JD: Mainly we all love what we do and we talk a lot. It´s not some mystical vibe uniting us against the challenges of life. Mostly we work on our relationships and we talk a lot and if we feel someone is sad or frustrated, we try to understand why and it works because we´re still together. We had some difficult moments with exhausting touring and some tensions and stuff, but we always overcome the tensions by talking.
I can see getting along as people, but as you are in a band, there´s always the classic break up reason with musical differences. As you become older you find different things that inspire you and you might feel like taking the music in another direction, but still you have to focus on keeping Gojira what it is. That´s gotta be pretty difficult as well?
JD: Yeah, true. Sometimes I just wonder how it is to do exactly how I feel, but I do it on the side. I record my own stuff. I have never released anything, but I´m pretty active and do my own songs and I keep in touch with what I want to do on my own, which most of the time is pretty close to what we do together. And Mario likes to be technical… I don´t know, it works for us and somehow there´s a balance.
Going back to the first album, what would you say is the biggest difference with the band and writing songs today?
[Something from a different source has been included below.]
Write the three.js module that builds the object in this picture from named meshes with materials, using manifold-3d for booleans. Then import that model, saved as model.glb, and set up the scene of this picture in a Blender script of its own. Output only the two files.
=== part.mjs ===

Is there a big difference?
JD: Yes, of course. It´s better. (laughs)
JD: I was 19 and now I´m fucking 36. (laughs)
Does it become easier writing songs or does it get harder?
JD: It is harder, but I´m way more picky. If I come up with a riff and it´s good, it´s not good enough. 10 years ago it was good enough, you know. A lot of people think that bands in general become lazy and sometimes it´s true, but in our case it´s that we work more to make a song because we have more experience and we want to raise the bar higher and higher. We´re the same people, but we try to raise the bar. We make that effort to go deeper and deeper. Somehow it´s strange because the music becomes easier to understand and there are less things to understand and it´s less technical and stuff. It´s not because we want to sell more records, it´s just we take things more easy. What we played 10 years ago is not what we wanna hear anymore and we want to create more sophisticated things and more simple at the same time. It´s a very complicated balance. With this album I´m pretty happy and still I cannot grasp what we did and that´s the beauty of it. You work so much on every detail and then “Wait a minute, what is this beast?”.
Writing songs for an album, do you start off thinking “Well, we´re gonna make 10 songs and that´s it!”. When do you say stop and do you say stop, like "We´ve got enough.” Or do you ever run out of ideas and that´s what makes it 10 tracks or whatever?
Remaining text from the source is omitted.